Directions for this task:
Below are some records; reproduce every one of them exactly.
[start Input material]
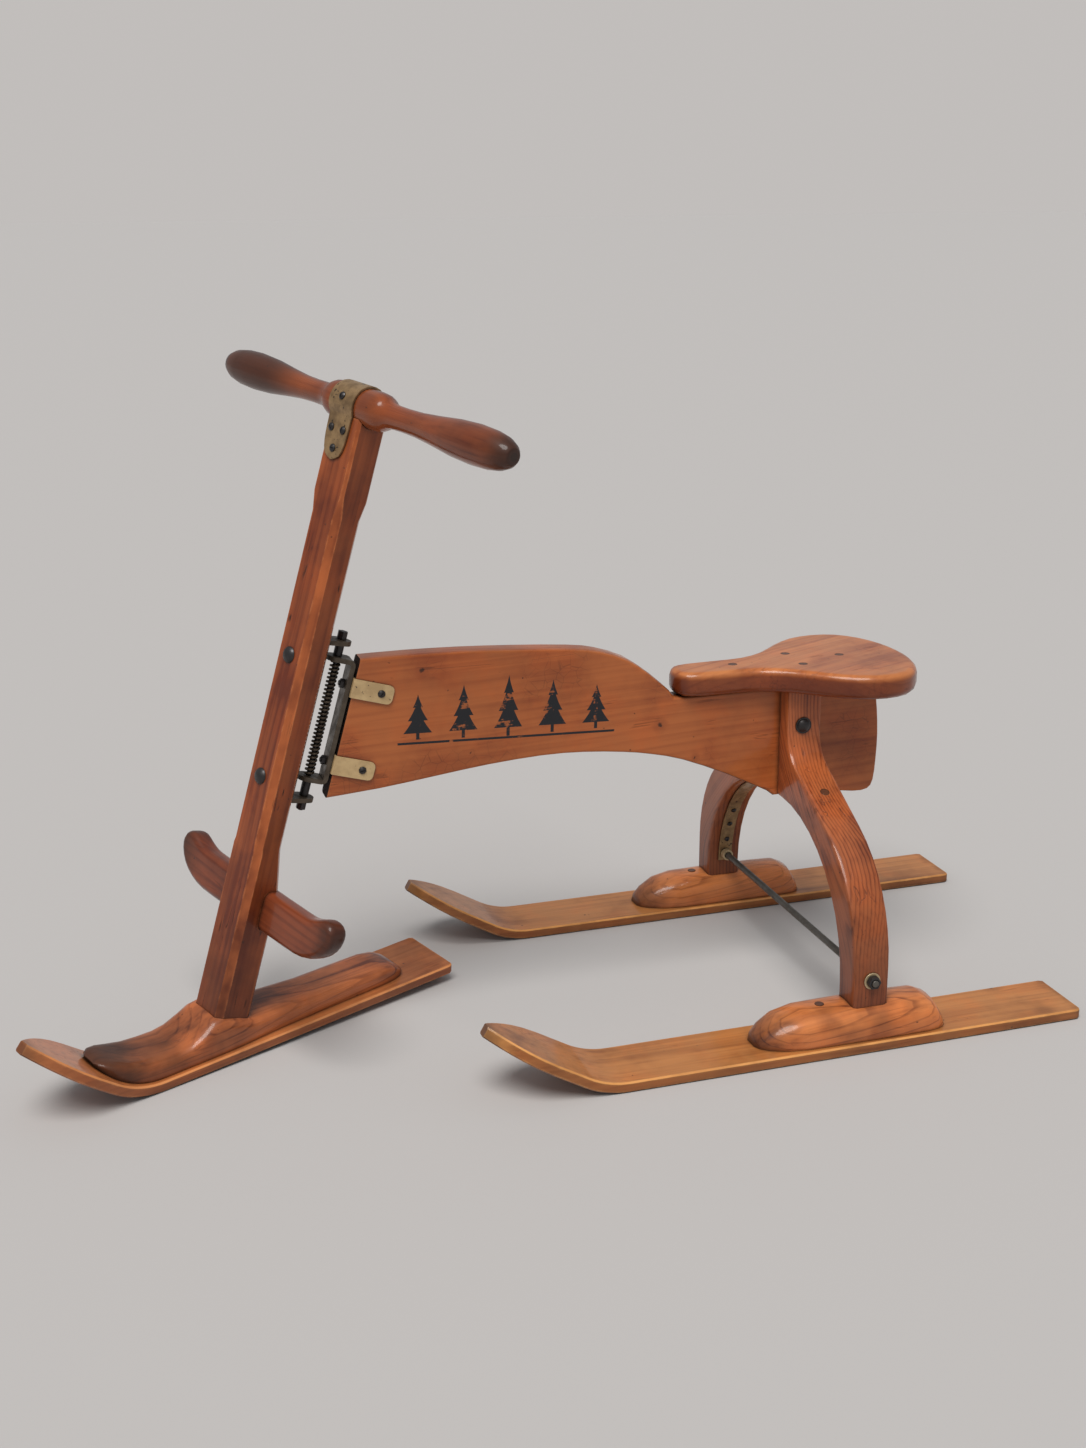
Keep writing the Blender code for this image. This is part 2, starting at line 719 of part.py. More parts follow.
add_placed("right_leg_washer", washer(washer_radius, leg_bolt_bore, 0, washer_thickness),
           origin, grey_steel, right_bolt_place)
leg_bolt_hole = add_cutter("leg_bolt_hole", copies(
    rod(leg_bolt_bore, -washer_seat - past, washer_seat + past),
    [along(leftward, (leg_bolt_x, 0, leg_bolt_height))]), origin)
for wood in (beam, left_leg, right_leg):
    boolean(wood, leg_bolt_hole)


# Steel strip bent into the arch of the legs

def strip_face_at(curve, height):
    """How far out the flats of a curve inside the arch are at a height."""
    for (y_low, z_low), (y_high, z_high) in zip(curve, curve[1:]):
        if z_low <= height <= z_high:
            return y_low + (y_high - y_low) * (height - z_low) / (z_high - z_low)
    return curve[0][0]


def arch_run(radius, low):
    """A run inside the arch, from low on the left leg over to low on the right leg."""
    curve = arc(arch_centre, radius, 0, 90, arch_facets)
    left = [(strip_face_at(curve, low), low)] + [point for point in curve if point[1] > low]
    return left + [(-y, z) for y, z in reversed(left)]


strip_outer = arch_radius - gap
strip_inner = strip_outer - arch_strap_thickness
strip_low = rod_height - arch_strap_end
arch_strap = add("arch_strap", smooth(sheet([
    arch_run(strip_outer, strip_low) + arch_run(strip_inner, strip_low)[::-1]],
    arch_strap_width)), origin, brass, (leg_x, 0, 0), stand_across)


# Tie rod through the feet of the legs and the ends of the strip

rod_bore = rod_radius + hole_clearance
rod_washer_seat = leg_outer + gap
rod_nut_seat = rod_washer_seat + washer_thickness + gap
rod_end = rod_nut_seat + leg_nut_height + bolt_tail
collar_face = strip_face_at(arc(arch_centre, strip_inner, 0, 90, arch_facets),
                            rod_height + collar_radius) - gap
tie_rod_place = along(leftward, (leg_x, 0, rod_height))
add_placed("tie_rod", rod(rod_radius, -rod_end, rod_end), origin, grey_steel, tie_rod_place)
for side, axis in (("left", leftward), ("right", rightward)):
    outward = along(axis, (leg_x, 0, rod_height))
    add_placed(f"{side}_rod_washer", washer(
        washer_radius, rod_bore, rod_washer_seat, rod_washer_seat + washer_thickness),
        origin, brass, outward)
    add_placed(f"{side}_rod_nut", hex_nut(
        leg_nut_radius, rod_bore, rod_nut_seat, rod_nut_seat + leg_nut_height),
        origin, black_steel, outward)
    add_placed(f"{side}_rod_collar", washer(
        collar_radius, rod_bore, collar_face - collar_height, collar_face),
        origin, brass, outward)
rod_hole = add_cutter("rod_hole", copies(
    rod(rod_bore, -leg_outer - past, leg_outer + past), [tie_rod_place]), origin)
for piece in (left_leg, right_leg, arch_strap):
    boolean(piece, rod_hole)


# Skis, each bent from one board

def ski(tail, bend_start, bend_radius, bend_angle, tip_rise):
    """A ski with its sole at z = 0: straight, bent up over an arc, then straight to the tip."""
    path = [(-tail, 0.0, 0.0), (tail_corner - tail, 0.0, 0.0), (0.0, 0.0, 0.0)]
    bend_steps = 8
    for step in range(bend_steps + 1):
        angle = bend_angle * step / bend_steps
        path.append((bend_start + bend_radius * math.sin(angle),
                     bend_radius * (1 - math.cos(angle)), angle))
    x, z, angle = path[-1]
    for share in (0.0, 0.25, 0.45, 0.62, 0.76, 0.88, 0.96, 1.0):
        distance = tip_rise - tip_length * (1 - share)
        if distance > 0.002:
            path.append((x + distance * math.cos(angle), z + distance * math.sin(angle), angle))
    end = Vector(path[-1][:2])
    rings = []
    for index, (x, z, angle) in enumerate(path):
        share = max(0.0, 1 - (end - Vector((x, z))).length / tip_length)
        half = tip_end_width / 2 + (ski_width - tip_end_width) / 2 * (1 - share ** 1.9)
        if index == 0:
            half -= tail_corner * 0.6
        across = [(half, ski_edge), (half, ski_thickness - ski_edge),
                  (half - ski_edge, ski_thickness), (ski_edge - half, ski_thickness),
                  (-half, ski_thickness - ski_edge), (-half, ski_edge), (ski_edge - half, 0),
                  (half - ski_edge, 0)]
        rings.append([(x - height * math.sin(angle), y, z + height * math.cos(angle))
                      for y, height in across])
    return loft(rings)


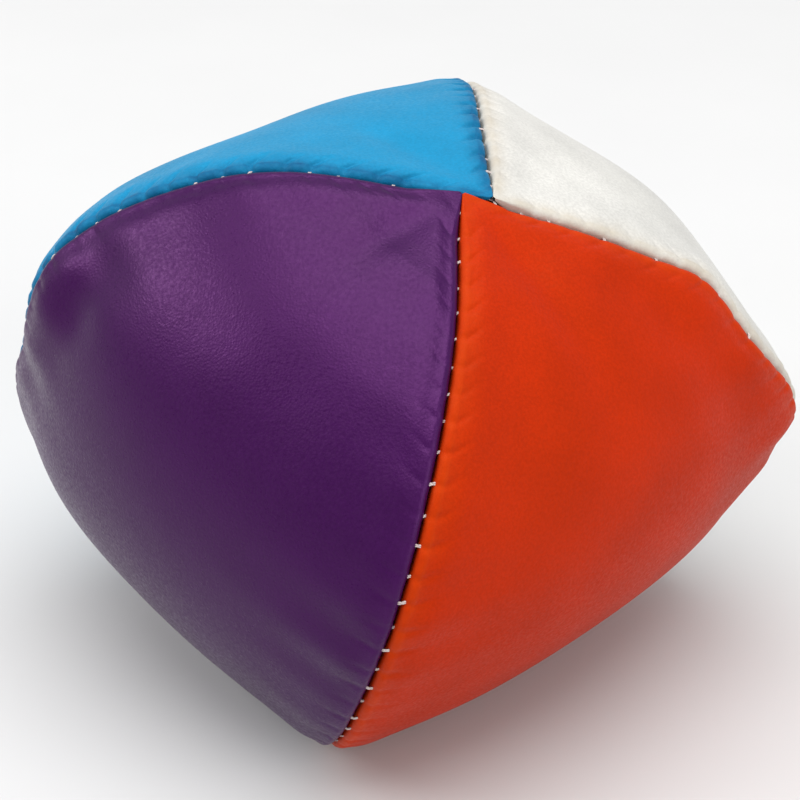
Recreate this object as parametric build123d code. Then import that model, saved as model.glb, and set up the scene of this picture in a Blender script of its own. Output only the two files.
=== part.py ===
from build123d import *

import os
from math import acos, cos, pi, radians, sin, sqrt

# A four-panel beanbag juggling ball, at rest on a table. Millimetres, +Z up. The origin is on the
# table under the middle of the ball.
#
# The cover is described in the pole frame first: the four panels meet at two poles on its Z axis,
# and their seams lie in its XZ and YZ planes. Settling tilts that frame, slumps it and lifts it to
# the table, which then cuts the bottom flat.

# Cover, as sewn and stuffed
FLAT_TO_FLAT = 60.0        # across the middles of two opposite panels
POLE_TO_POLE = 58.0
HOOP_CENTRE = 34.0         # a panel's crosswise arcs are centred this far behind the pole axis
LENGTHWISE_POWER = 2.6     # how square a panel's lengthwise curve is at its middle
CROSSWISE_POWER = 1.65     # and how blunt near the poles

# How the ball lies
TILT_X = 18.0
TILT_Y = 14.0
SLUMP = 0.88               # share of its height that it keeps when it sags
CENTRE_HEIGHT = 24.1       # table to the middle of the ball

# Leather cloth and sewing
CLOTH = 0.9
ALLOWANCE = 4.5            # how far a turned-in edge reaches below the cloth
THREAD = 0.30
THREAD_PLAY = 0.05         # between a thread and the cloth that it lies on
STITCH = 2.5
STITCH_DEPTH = 1.9         # from the outside of the ball down to the line of stitches
LEG_GAP = 0.32             # between the two legs of one thread in a needle hole
NEEDLE_HOLE = 0.7
HALF_SEAM_START = 1.9      # from a pole to the first stitch of a half seam
JOINING_START = 1.4        # from a pole to the nearest stitch of the joining seam
CLOSING_FIRST = 5          # the filling gap's first needle hole, counted from the lower pole
CLOSING_HOLES = 12
KNOT = 1.0

# Filling
FILLING_PLAY = 0.15        # between the seed and the cover
SEAM_CLEARANCE = CLOTH + 4 * THREAD

BIG = 200.0
PROFILE_SPANS = 12         # spans of a lengthwise curve, from pole to pole

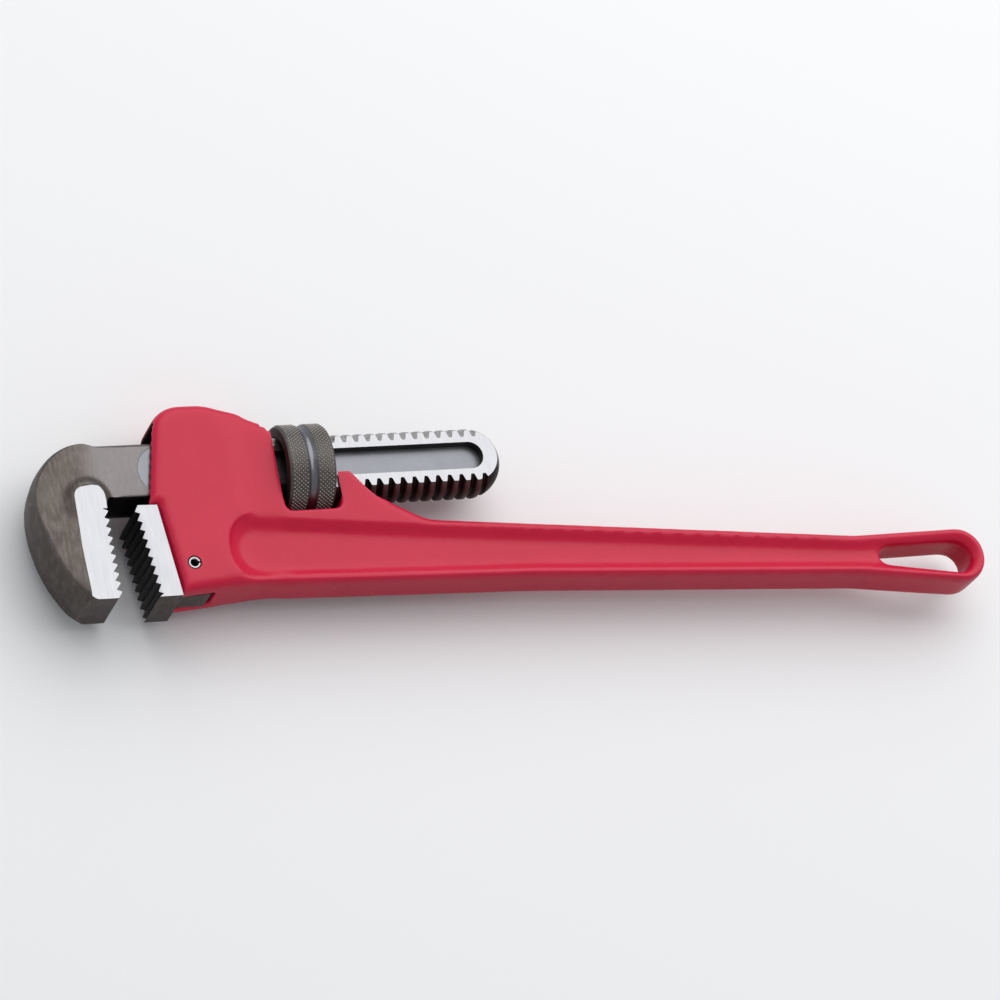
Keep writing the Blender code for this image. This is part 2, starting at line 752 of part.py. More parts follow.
[end Input material]
Response to this task:
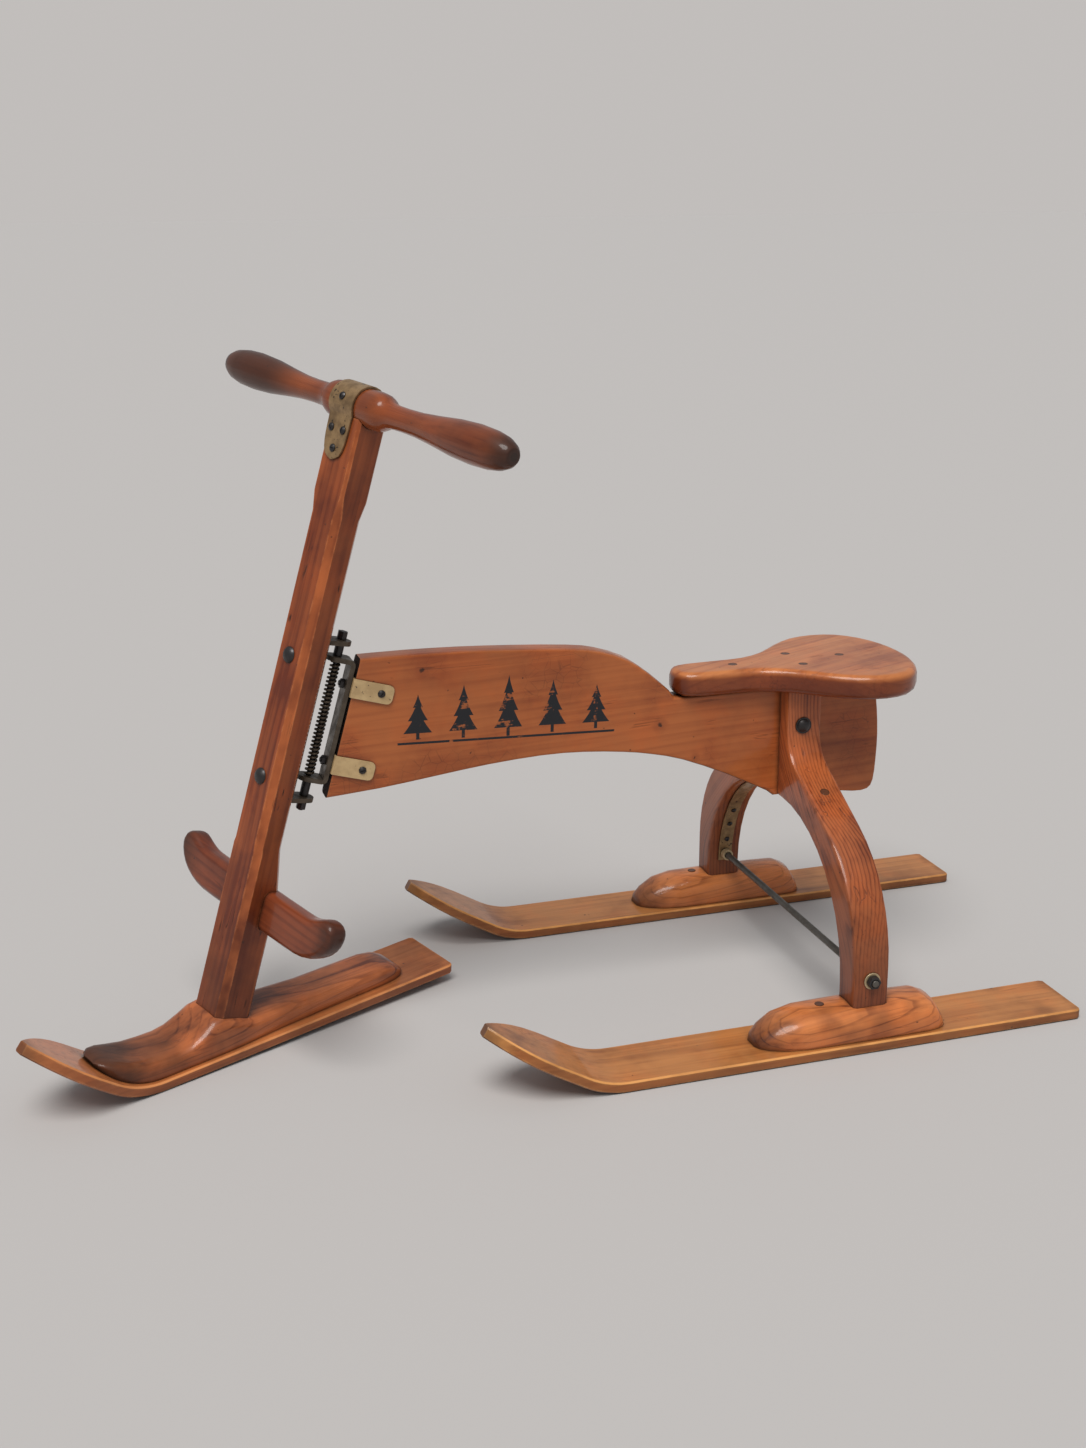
Keep writing the Blender code for this image. This is part 2, starting at line 719 of part.py. More parts follow.
add_placed("right_leg_washer", washer(washer_radius, leg_bolt_bore, 0, washer_thickness),
           origin, grey_steel, right_bolt_place)
leg_bolt_hole = add_cutter("leg_bolt_hole", copies(
    rod(leg_bolt_bore, -washer_seat - past, washer_seat + past),
    [along(leftward, (leg_bolt_x, 0, leg_bolt_height))]), origin)
for wood in (beam, left_leg, right_leg):
    boolean(wood, leg_bolt_hole)


# Steel strip bent into the arch of the legs

def strip_face_at(curve, height):
    """How far out the flats of a curve inside the arch are at a height."""
    for (y_low, z_low), (y_high, z_high) in zip(curve, curve[1:]):
        if z_low <= height <= z_high:
            return y_low + (y_high - y_low) * (height - z_low) / (z_high - z_low)
    return curve[0][0]


def arch_run(radius, low):
    """A run inside the arch, from low on the left leg over to low on the right leg."""
    curve = arc(arch_centre, radius, 0, 90, arch_facets)
    left = [(strip_face_at(curve, low), low)] + [point for point in curve if point[1] > low]
    return left + [(-y, z) for y, z in reversed(left)]


strip_outer = arch_radius - gap
strip_inner = strip_outer - arch_strap_thickness
strip_low = rod_height - arch_strap_end
arch_strap = add("arch_strap", smooth(sheet([
    arch_run(strip_outer, strip_low) + arch_run(strip_inner, strip_low)[::-1]],
    arch_strap_width)), origin, brass, (leg_x, 0, 0), stand_across)


# Tie rod through the feet of the legs and the ends of the strip

rod_bore = rod_radius + hole_clearance
rod_washer_seat = leg_outer + gap
rod_nut_seat = rod_washer_seat + washer_thickness + gap
rod_end = rod_nut_seat + leg_nut_height + bolt_tail
collar_face = strip_face_at(arc(arch_centre, strip_inner, 0, 90, arch_facets),
                            rod_height + collar_radius) - gap
tie_rod_place = along(leftward, (leg_x, 0, rod_height))
add_placed("tie_rod", rod(rod_radius, -rod_end, rod_end), origin, grey_steel, tie_rod_place)
for side, axis in (("left", leftward), ("right", rightward)):
    outward = along(axis, (leg_x, 0, rod_height))
    add_placed(f"{side}_rod_washer", washer(
        washer_radius, rod_bore, rod_washer_seat, rod_washer_seat + washer_thickness),
        origin, brass, outward)
    add_placed(f"{side}_rod_nut", hex_nut(
        leg_nut_radius, rod_bore, rod_nut_seat, rod_nut_seat + leg_nut_height),
        origin, black_steel, outward)
    add_placed(f"{side}_rod_collar", washer(
        collar_radius, rod_bore, collar_face - collar_height, collar_face),
        origin, brass, outward)
rod_hole = add_cutter("rod_hole", copies(
    rod(rod_bore, -leg_outer - past, leg_outer + past), [tie_rod_place]), origin)
for piece in (left_leg, right_leg, arch_strap):
    boolean(piece, rod_hole)


# Skis, each bent from one board

def ski(tail, bend_start, bend_radius, bend_angle, tip_rise):
    """A ski with its sole at z = 0: straight, bent up over an arc, then straight to the tip."""
    path = [(-tail, 0.0, 0.0), (tail_corner - tail, 0.0, 0.0), (0.0, 0.0, 0.0)]
    bend_steps = 8
    for step in range(bend_steps + 1):
        angle = bend_angle * step / bend_steps
        path.append((bend_start + bend_radius * math.sin(angle),
                     bend_radius * (1 - math.cos(angle)), angle))
    x, z, angle = path[-1]
    for share in (0.0, 0.25, 0.45, 0.62, 0.76, 0.88, 0.96, 1.0):
        distance = tip_rise - tip_length * (1 - share)
        if distance > 0.002:
            path.append((x + distance * math.cos(angle), z + distance * math.sin(angle), angle))
    end = Vector(path[-1][:2])
    rings = []
    for index, (x, z, angle) in enumerate(path):
        share = max(0.0, 1 - (end - Vector((x, z))).length / tip_length)
        half = tip_end_width / 2 + (ski_width - tip_end_width) / 2 * (1 - share ** 1.9)
        if index == 0:
            half -= tail_corner * 0.6
        across = [(half, ski_edge), (half, ski_thickness - ski_edge),
                  (half - ski_edge, ski_thickness), (ski_edge - half, ski_thickness),
                  (-half, ski_thickness - ski_edge), (-half, ski_edge), (ski_edge - half, 0),
                  (half - ski_edge, 0)]
        rings.append([(x - height * math.sin(angle), y, z + height * math.cos(angle))
                      for y, height in across])
    return loft(rings)


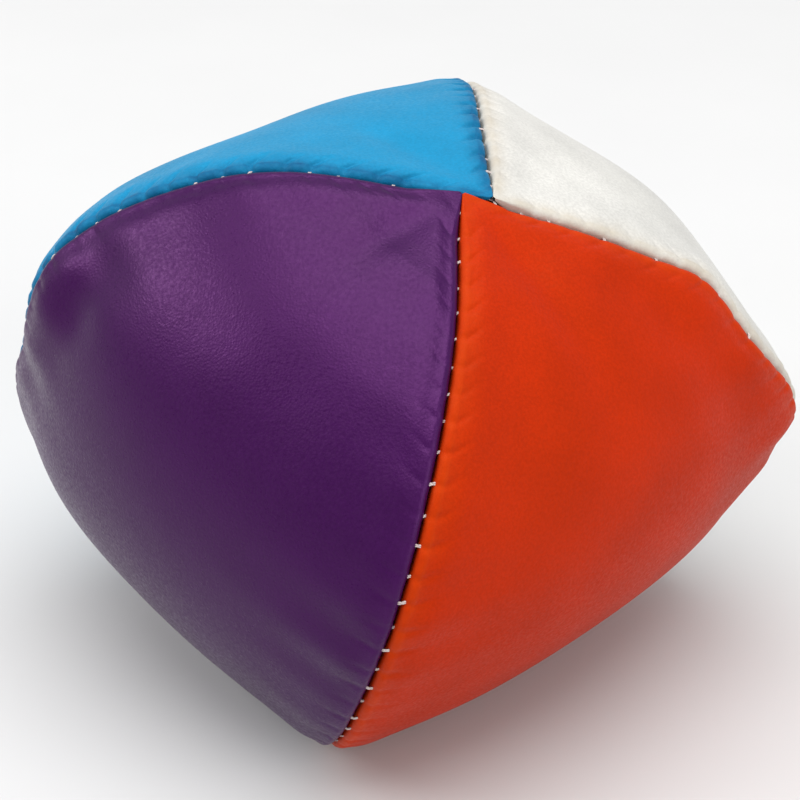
Recreate this object as parametric build123d code. Then import that model, saved as model.glb, and set up the scene of this picture in a Blender script of its own. Output only the two files.
=== part.py ===
from build123d import *

import os
from math import acos, cos, pi, radians, sin, sqrt

# A four-panel beanbag juggling ball, at rest on a table. Millimetres, +Z up. The origin is on the
# table under the middle of the ball.
#
# The cover is described in the pole frame first: the four panels meet at two poles on its Z axis,
# and their seams lie in its XZ and YZ planes. Settling tilts that frame, slumps it and lifts it to
# the table, which then cuts the bottom flat.

# Cover, as sewn and stuffed
FLAT_TO_FLAT = 60.0        # across the middles of two opposite panels
POLE_TO_POLE = 58.0
HOOP_CENTRE = 34.0         # a panel's crosswise arcs are centred this far behind the pole axis
LENGTHWISE_POWER = 2.6     # how square a panel's lengthwise curve is at its middle
CROSSWISE_POWER = 1.65     # and how blunt near the poles

# How the ball lies
TILT_X = 18.0
TILT_Y = 14.0
SLUMP = 0.88               # share of its height that it keeps when it sags
CENTRE_HEIGHT = 24.1       # table to the middle of the ball

# Leather cloth and sewing
CLOTH = 0.9
ALLOWANCE = 4.5            # how far a turned-in edge reaches below the cloth
THREAD = 0.30
THREAD_PLAY = 0.05         # between a thread and the cloth that it lies on
STITCH = 2.5
STITCH_DEPTH = 1.9         # from the outside of the ball down to the line of stitches
LEG_GAP = 0.32             # between the two legs of one thread in a needle hole
NEEDLE_HOLE = 0.7
HALF_SEAM_START = 1.9      # from a pole to the first stitch of a half seam
JOINING_START = 1.4        # from a pole to the nearest stitch of the joining seam
CLOSING_FIRST = 5          # the filling gap's first needle hole, counted from the lower pole
CLOSING_HOLES = 12
KNOT = 1.0

# Filling
FILLING_PLAY = 0.15        # between the seed and the cover
SEAM_CLEARANCE = CLOTH + 4 * THREAD

BIG = 200.0
PROFILE_SPANS = 12         # spans of a lengthwise curve, from pole to pole

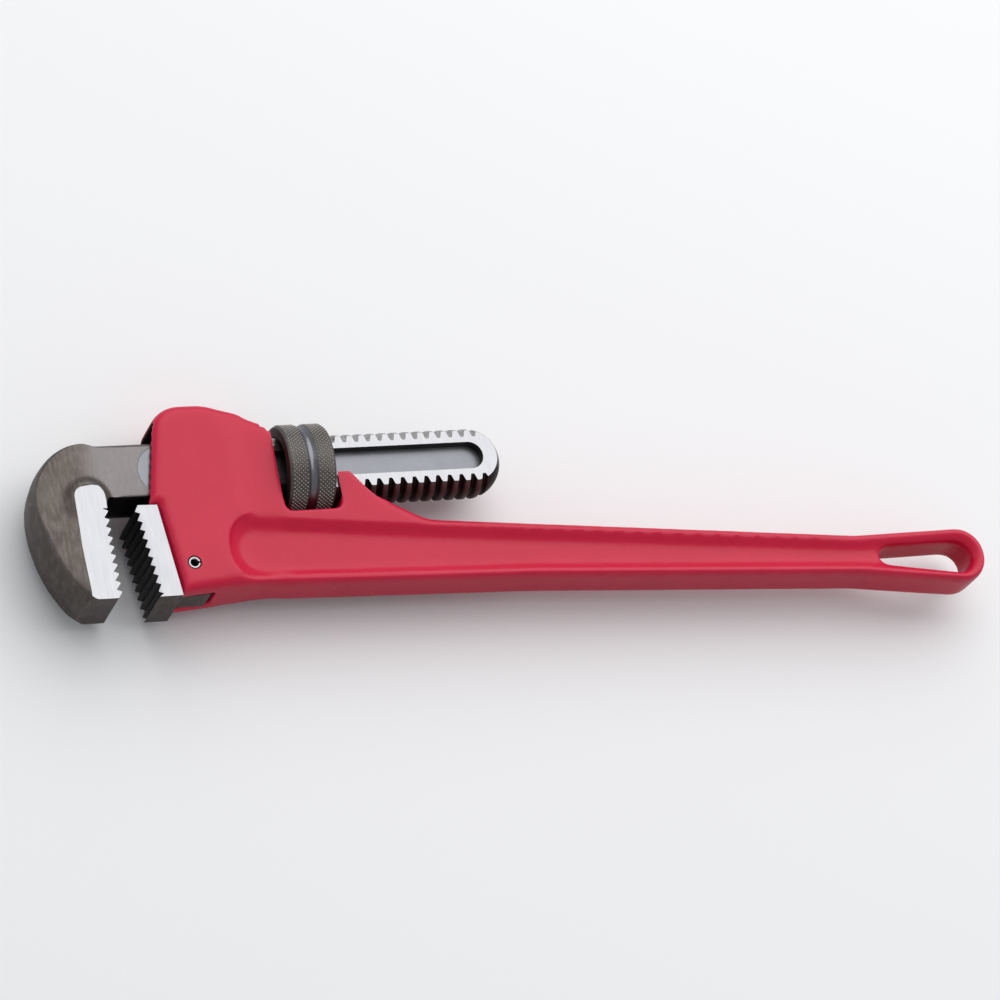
Keep writing the Blender code for this image. This is part 2, starting at line 752 of part.py. More parts follow.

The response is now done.